Hammond’s accessible pop-psychology book forces the reader to think about time differently. We’ve all experienced the sensation that time goes faster when we’re having fun and slows down when bored but this book will have you questioning how you visualise time, what external factors help us to estimate the passage of time, and how you’d react in some of the experiments detailed. It’s an excellent combination of anecdotal evidence and summaries of psychological experiments carried out over the years. At times a tad repetitive it will nonetheless have you pondering questions you’ve never thought of before.
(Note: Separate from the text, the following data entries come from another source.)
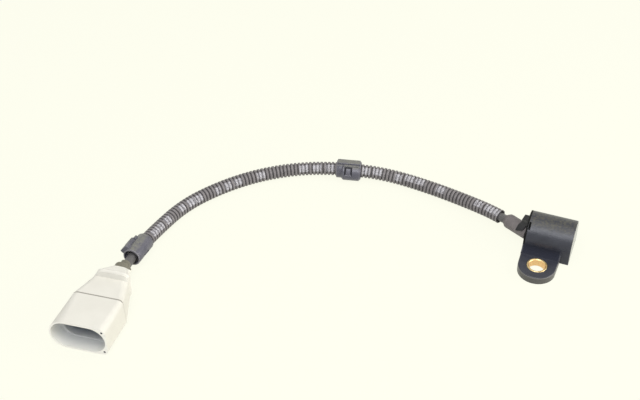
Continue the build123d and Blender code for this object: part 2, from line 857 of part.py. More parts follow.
with BuildPart() as rear_cover:
    with BuildSketch(plug_plane(cover_start)):
        plug_outline(seam_left, seam_right, 0, plug_height, seam_left_round, seam_right_round)
    with BuildSketch(plug_plane(band_depth)):
        plug_outline(band_left, band_right, band_bottom, plug_height, band_round, band_round)
    loft()
    with BuildSketch(plug_plane(band_depth)):
        plug_outline(band_left, band_right, band_bottom, plug_height, band_round, band_round)
    with BuildSketch(plug_plane(collar_start)):
        plug_outline(collar_left, collar_right, band_bottom, collar_top, band_round, band_round)
    loft()
    with BuildSketch(plug_plane(collar_start)):
        plug_outline(collar_left, collar_right, band_bottom, collar_top, band_round, band_round)
    extrude(amount=-collar_length)
    with BuildSketch(plug_plane(collar_end)):
        plug_outline(collar_left, collar_right, band_bottom, collar_top, band_round, band_round)
    with BuildSketch(plug_plane(neck_rim_depth)):
        with Locations((0, pin_height)):
            Circle(neck_rim_radius)
    loft(ruled=True)
    with BuildSketch(plug_plane(neck_rim_depth)):
        with Locations((0, pin_height)):
            Circle(neck_rim_radius)
    extrude(amount=neck_rim_depth - neck_end_depth)
    split(bisect_by=neck_cut, keep=Keep.BOTTOM)
    pocket_half = spigot_half + hood_gap
    with BuildSketch(plug_plane(cover_start)):
        plug_outline(
            pin_middle - pocket_half,
            pin_middle + pocket_half,
            spigot_bottom - hood_gap,
            spigot_top + hood_gap,
            spigot_round,
            spigot_round,
        )
    extrude(amount=cover_start - spigot_end - hood_gap, mode=Mode.SUBTRACT)
    room_half = pin_pitch + core_radius + wire_room_margin
    with BuildSketch(plug_plane(spigot_end + hood_gap)):
        with Locations((pin_middle, pin_height)):
            Rectangle(2 * room_half, 2 * seal_radius)
    extrude(amount=spigot_end + hood_gap - hood_end, mode=Mode.SUBTRACT)
    with BuildSketch(plug_plane(hood_end)):
        with Locations((0, pin_height)):
            Circle(grommet_radius - fit_gap)
    extrude(amount=hood_end - grommet_start, mode=Mode.SUBTRACT)
    with BuildSketch(plug_plane(grommet_start)):
        with Locations((0, pin_height)):
            Circle(grommet_radius)
    extrude(amount=grommet_start - neck_end_depth, mode=Mode.SUBTRACT)

# Flared sleeve in the neck, with its flange against the slanted end of the neck.
neck_axis = Axis(plug_point(0, 0, pin_height), rear_dir)
neck_side_plane = Plane(neck_axis.position, x_dir=rear_dir, z_dir=side_dir)
with BuildPart() as rear_grommet:
    with BuildSketch(neck_side_plane):
        with BuildLine():
            Polyline(
                (flare_rim_depth, flare_radius),
                (flare_start, flare_radius),
                (flare_start, 0),
                (flare_end, 0),
                (flare_end, flare_tip_radius),
            )
            ThreePointArc(
                (flare_rim_depth, flare_radius),
                (flare_rim_depth + flare_hollow[0], flare_radius - flare_hollow[1]),
                (flare_end, flare_tip_radius),
            )
        make_face()
    revolve(axis=neck_axis)
    split(bisect_by=neck_cut, keep=Keep.TOP)
    with BuildSketch(plug_plane(grommet_start)):
        with Locations((0, pin_height)):
            Circle(grommet_radius)
    extrude(amount=grommet_start - flare_rim_depth)
    add(lead_tube(cable_radius), mode=Mode.SUBTRACT)

plug_across = square_to(side_dir, entry_dir)
plug_up = square_to(upward, entry_dir)
plug_wires = []
for index, row in enumerate(pin_rows):
    jacket_end = Vector(*lead_points[-1]) + core_offset(index, plug_across, plug_up)
    bend_in = jacket_end + entry_dir * core_lead
    bend_out = plug_point(row, spigot_end + core_lead, pin_height)
    wire_end = plug_point(row, neck_end + crimp_wall, pin_height)
    plug_wires.append(core_wire([jacket_end, bend_in, bend_out, wire_end], core_bend))

# Every piece under its own name.
pieces = {
    "sensor_body": sensor_body,
    "mounting_bush": mounting_bush,
    "end_cap": end_cap,
    "cable_boot": cable_boot,
    "chip_carrier": chip_carrier,
    "bias_magnet": bias_magnet,
    "hall_chip": hall_chip,
    "filter_capacitor": filter_capacitor,
    "cable_jacket": cable_jacket,
    "conduit": conduit,
    "mid_clip": mid_clip,
    "end_clip": end_clip,
    "connector_shroud": connector_shroud,
    "rear_cover": rear_cover,
    "rear_grommet": rear_grommet,
    "terminal_lock": terminal_lock,
}
for number, (terminal, head_wire) in enumerate(zip(head_terminals, head_wires), start=1):
    pieces[f"head_terminal_{number}"] = terminal
    pieces[f"head_wire_{number}"] = head_wire
for number, (pin, seal, plug_wire) in enumerate(zip(contact_pins, wire_seals, plug_wires), start=1):
    pieces[f"contact_pin_{number}"] = pin
    pieces[f"wire_seal_{number}"] = seal
    pieces[f"plug_wire_{number}"] = plug_wire

os.makedirs("parts", exist_ok=True)
for label, piece in pieces.items():
    piece.part.label = label
    export_step(piece.part, f"parts/{label}.step")
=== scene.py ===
# %% [markdown]
# A camshaft position sensor reads a toothed wheel through the wall of an engine. Its black
# head is bolted down by one ear, and a lead in a corrugated sleeve runs from it to a pale
# plug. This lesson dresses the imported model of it. Most hard pieces keep their modelled form
# and get a finish. The cable, its sleeve and the two clips on the sleeve are made here,
# because a smooth curve, fine ridges and small rounded edges are light work in Blender.

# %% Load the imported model
import math
import bmesh
import bpy
from mathutils import Matrix, Vector


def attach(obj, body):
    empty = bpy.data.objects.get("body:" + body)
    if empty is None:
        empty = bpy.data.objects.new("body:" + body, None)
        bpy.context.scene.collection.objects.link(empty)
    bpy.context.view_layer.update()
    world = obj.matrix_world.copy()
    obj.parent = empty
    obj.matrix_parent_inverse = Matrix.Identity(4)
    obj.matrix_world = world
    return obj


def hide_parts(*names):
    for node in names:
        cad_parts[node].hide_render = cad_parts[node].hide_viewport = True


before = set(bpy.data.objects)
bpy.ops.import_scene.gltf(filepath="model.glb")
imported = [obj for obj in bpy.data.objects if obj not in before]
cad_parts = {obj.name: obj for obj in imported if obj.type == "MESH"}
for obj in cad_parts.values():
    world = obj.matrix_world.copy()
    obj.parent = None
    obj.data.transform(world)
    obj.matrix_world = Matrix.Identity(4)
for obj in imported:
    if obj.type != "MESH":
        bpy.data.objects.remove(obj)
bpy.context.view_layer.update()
bpy.ops.object.select_all(action="DESELECT")
scene = bpy.context.scene
scene.view_settings.view_transform = "Standard"

# %% [markdown]
# The camera comes first, because everything is judged through it. The picture was taken from
# the front, a little to the right and about forty degrees up, with a short telephoto lens.
# Its place could be found by eye, but it was worked out from outlines that lie flat on the
# table, because then the sizes that are read through it can be trusted.

# %% Camera
camera_place = Vector((0.0387, -0.3705, 0.3454))
camera_target = Vector((-0.1058, 0.0116, 0.0))
camera_lens = 63.8
camera_film = 36.0

bpy.ops.object.camera_add(location=camera_place)
camera = bpy.context.object
camera.name = "camera"
camera.rotation_euler = (camera_target - camera_place).to_track_quat("-Z", "Y").to_euler()
camera.data.lens = camera_lens
camera.data.sensor_width = camera_film
scene.camera = camera
print("camera distance", round((camera_target - camera_place).length, 3))

# %% [markdown]
# The background is a warm white. Strong light on a white floor would give it, but it would
# also wash out the object. So it comes from colour alone: rays that leave the camera, or that
# bounce off a glossy surface, see plain white, while the light on the object stays moderate.

# %% Rays that show the backdrop
backdrop_colour = (1.0, 1.0, 0.871, 1.0)


def arithmetic(tree, operation, *values):
    """One step of arithmetic on values, each a socket or a plain number."""
    step = tree.nodes.new("ShaderNodeMath")
    step.operation = operation
    for socket, value in zip(step.inputs, values):
        if isinstance(value, (int, float)):
            socket.default_value = value
        else:
            tree.links.new(value, socket)
    return step.outputs[0]


def direct_look(tree):
    """A value of 1 for rays that show the backdrop itself: camera, glossy, transmitted."""
    path = tree.nodes.new("ShaderNodeLightPath")
    camera_ray, glossy_ray = path.outputs["Is Camera Ray"], path.outputs["Is Glossy Ray"]
    seen = arithmetic(tree, "MAXIMUM", camera_ray, glossy_ray)
    return arithmetic(tree, "MAXIMUM", seen, path.outputs["Is Transmission Ray"])


def one_or_other(tree, share, first, second, output):
    """Shows one shader or the other, by a share, at a tree's output node."""
    mix = tree.nodes.new("ShaderNodeMixShader")
    tree.links.new(share, mix.inputs["Fac"])
    tree.links.new(first.outputs[0], mix.inputs[1])
    tree.links.new(second.outputs[0], mix.inputs[2])
    tree.links.new(mix.outputs[0], tree.nodes[output].inputs["Surface"])


print("backdrop colour", backdrop_colour)

# %% World
ambient_tint = (0.98, 0.98, 1.0, 1.0)
ambient_strength = 0.42

world = bpy.data.worlds.new("studio")
scene.world = world
world.use_nodes = True
world_tree = world.node_tree
ambient = world_tree.nodes["Background"]
ambient.inputs["Color"].default_value = ambient_tint
ambient.inputs["Strength"].default_value = ambient_strength
shown = world_tree.nodes.new("ShaderNodeBackground")
shown.inputs["Color"].default_value = backdrop_colour
one_or_other(world_tree, direct_look(world_tree), ambient, shown, "World Output")
print("ambient strength", ambient_strength)

# %% [markdown]
# The table under the sensor is white too, with hardly a shadow. A floor that is only lit
# would turn grey beside the backdrop, and one that only glows would show no shadow. This one
# glows for the most part and is lit for the rest, so that a faint shadow is left.

# %% Floor
floor_half = 1.5
floor_drop = 0.0002
floor_glow = 0.93
floor_colour = (0.9, 0.9, 0.82, 1.0)

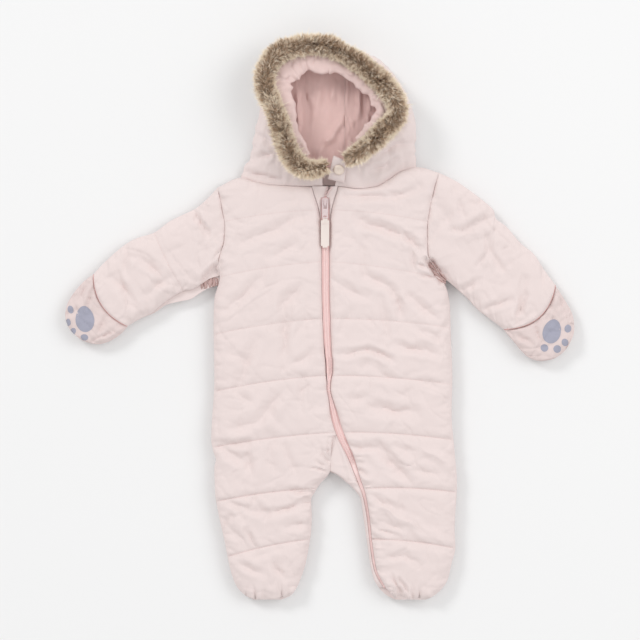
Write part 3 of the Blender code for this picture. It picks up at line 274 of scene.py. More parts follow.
# Creases: a trough (depth above 0) or ridge (below 0). x0, y0, x1, y1, depth, half width
CREASES = [
    (-17, 132, -106, 94, 2.2, 7), (-25, 39, -47, 18, 2.6, 7), (-47, 18, -44, -62, 2.2, 6),
    (-80, 48, -120, 10, 2.2, 6), (-71, 91, -71, 28, 1.4, 6), (-82, -27, -106, -90, 2.0, 7),
    (-12, -47, -34, -62, 1.8, 6), (-46, -95, -73, -130, 2.2, 7), (-73, -130, -114, -146, 2.0, 7),
    (-22, -79, -22, -122, 1.4, 5.5), (33, 156, 98, 156, 2.4, 5.5), (98, 156, 130, 169, 2.0, 5.5),
    (50, 126, 114, 102, 3.2, 6), (114, 102, 130, 88, 2.6, 5.5), (117, 86, 122, 60, 2.2, 4.5),
    (58, 100, 58, 56, 1.6, 5.5), (58, 56, 94, 34, 2.6, 6), (94, 34, 106, 2, 2.6, 5.5),
    (18, 48, 58, 26, 2.0, 6), (118, 28, 151, -1, 2.4, 6), (82, 23, 88, -42, 1.6, 5.5),
    (25, -46, 62, -44, 2.4, 4.5), (62, -44, 94, -56, 2.6, 4.5), (100, -38, 152, -46, 2.6, 5.5),
    (40, -108, 64, -104, 1.8, 5.5), (68, -117, 124, -125, 3.0, 7), (-128, -168, -92, -192, 2.6, 8),
    (-118, -243, -68, -256, 1.8, 5), (-68, -258, -18, -243, 2.2, 5),
    (-42, -272, -12, -270, 2.0, 5.5), (-122, -270, -86, -304, 1.8, 6),
    (37, -167, 74, -168, 2.2, 5.5), (74, -168, 116, -214, 3.2, 7), (134, -168, 174, -200, -1.8, 6),
    (66, -270, 100, -284, 2.6, 6), (83, -248, 158, -292, -2.2, 6), (-168, 146, -144, 108, 2.4, 3.2),
    (-249, 86, -251, 54, 1.8, 5.5), (-232, 78, -200, 50, 2.4, 6), (-196, 50, -224, 32, 2.0, 5.5),
    (-268, 53, -241, 18, 1.8, 5.5), (168, 114, 190, 112, 2.2, 5.5), (190, 112, 226, 130, 2.6, 5.5),
    (212, 112, 220, 90, 1.8, 4.5), (220, 90, 240, 58, 1.8, 4.5), (220, 87, 208, 69, 1.6, 4.5),
    (214, 9, 248, 24, 2.2, 4.5), (266, 48, 260, -6, 1.8, 4.5), (141, 96, 168, 134, 1.6, 4.5),
    (182, 36, 204, 44, 2.0, 4.5), (81, 214, 118, 227, 3.0, 5.5), (66, 185, 98, 204, 2.6, 4.5),
    (-84, 240, -62, 217, 2.4, 4.5), (-88, 204, -58, 211, 2.6, 4.5), (-97, 188, -51, 178, 2.4, 4.5),
    (96, 240, 116, 262, 2.0, 5.5), (-131, 70, -146, 56, 3.0, 3), (138, 76, 158, 42, 4, 2.5),
    (144, 75, 163, 44, 4, 2), (128, 66, 150, 60, 2, 2.5), (130, 54, 154, 50, 2, 2.5),
    (-301, 44, -314, 22, 1.6, 3), (-294, 35, -306, 15, 1.8, 3), (-280, -1, -288, -23, 1.8, 3.5),
    (-270, -17, -292, -32, 1.8, 3), (-262, -22, -280, -34, 1.4, 3), (254, -21, 274, -36, 1.8, 3),
    (246, -17, 258, -36, 1.4, 3), (282, -6, 287, -36, 1.6, 3.5), (314, 28, 318, 2, 1.8, 3.5),
    (300, 12, 308, 28, 1.2, 3), (268, 30, 262, 6, 1.4, 4), (-262, 66, -256, 30, 1.4, 4),
    (-214, 46, -186, 38, 1.4, 4), (180, 150, 192, 134, 1.6, 5), (150, 150, 172, 118, 1.4, 6),
    (-120, -166, -92, -164, 2, 5), (-92, -164, -88, -206, 1.6, 5), (-62, -156, -62, -200, 1.4, 5),
    (-44, -166, -30, -206, 1.4, 5), (-34, -224, -10, -228, 2.2, 4), (-116, -240, -98, -262, 1.3, 4),
    (-92, -232, -70, -262, 1.6, 5), (-112, -252, -124, -282, 0.9, 4), (-96, -276, -84, -296, 2.2, 4),
    (-104, -322, -76, -334, 2, 5), (-60, -316, -48, -340, 1.8, 5), (-84, -310, -52, -304, 1.4, 5),
    (42, -196, 62, -206, 2, 4), (96, -170, 120, -178, 1.6, 5), (120, -198, 152, -206, 1.6, 5),
    (66, -232, 104, -250, 1.6, 5), (74, -262, 106, -274, 1.8, 4), (112, -262, 150, -288, 1.8, 4),
    (86, -312, 112, -308, 1.6, 5), (110, -306, 130, -322, 1.4, 5), (95, -336, 106, -359, 1.8, 2.4),
    (104, -340, 114, -360, 1.6, 2.2), (-118, -44, -96, -58, 1.4, 5), (-70, -118, -50, -140, 1.4, 5),
    (-110, -96, -88, -112, 1.6, 5), (60, -62, 96, -84, 1.4, 6), (132, -84, 158, -92, 1.4, 5),
    (28, -20, 40, 8, 1.2, 5), (13, -200, -4, -184, 1.2, 2.4), (14, -198, 3, -170, 1.3, 2.4),
    (15, -197, 12, -162, 1.4, 2.2), (11, -203, -12, -196, 1, 2.4), (19, -196, 23, -172, 2.2, 2),
    (25, -201, 26, -178, 1.6, 2), (31, -206, 35, -188, 1.6, 2), (122, -14, 156, -26, 1.4, 5),
    (-30, 96, -62, 78, 1.4, 6),
]
# Hollows under the arms: x, y, depth, half width
PITS = [(152, 59, 9, 6), (158, 51, 9, 5.5), (146, 69, 6, 5), (-136, 56, 7, 6), (-146, 50, 6, 5)]
# Folds of the lining on the hood's floor: x0, y0, x1, y1, depth, half width
LINING_FOLDS = [
    (33, 255, 12, 231, -3.2, 6), (12, 231, -1, 211, -2.8, 6), (40, 262, 22, 236, 2.0, 5),
    (44, 292, 40, 262, 1.8, 5), (52, 300, 48, 270, -1.6, 6), (62, 292, 56, 262, 1.3, 5),
    (68, 282, 62, 258, -1.5, 6), (55, 258, 47, 237, 1.5, 5), (-8, 304, -2, 268, -2.2, 7),
    (4, 306, 12, 280, 2.0, 6), (20, 300, 16, 276, -1.6, 6), (-30, 290, -26, 246, -2.8, 6),
    (-20, 286, -18, 250, 2.2, 5), (-22, 250, -14, 222, 2.2, 5), (-8, 246, 2, 226, 1.6, 7),
    (14, 276, 30, 268, 1.4, 8), (30, 314, 33, 266, 1.4, 2), (33, 266, 47, 232, 1.8, 2),
    (60, 268, 76, 262, 2, 3), (66, 258, 80, 258, 1.6, 3)]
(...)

There’s tales of couples becoming engaged on a first date, researchers living in isolation in a dark cave for months to see how well they can still estimate time, and those who try so hard to document their entire lives that you can’t help but think they’re missing out on really living. One recurring question is why does time seem to speed up as we age. Hammond dispels some common theories and demonstrates how it is a combination of factors. She talks of the reminiscence bump, usually in our late teens and early twenties when we are forming our identities. The memories from this period are strongest, meaning they are able to reinforce that identity. The creation of new memories makes time feel fast while you're living it but when we look back feels far more expansive. The more routine our lives become the quicker it seems to pass in retrospect as we have less defining moments.
A thoroughly fascinating book that’s easy to read and even comes with a self-help section of sorts in the final chapters offering advice on how to adjust your approach to time to feel as though you’ve lived a full life and not fall into the common misconception that you’ll have more time in the future.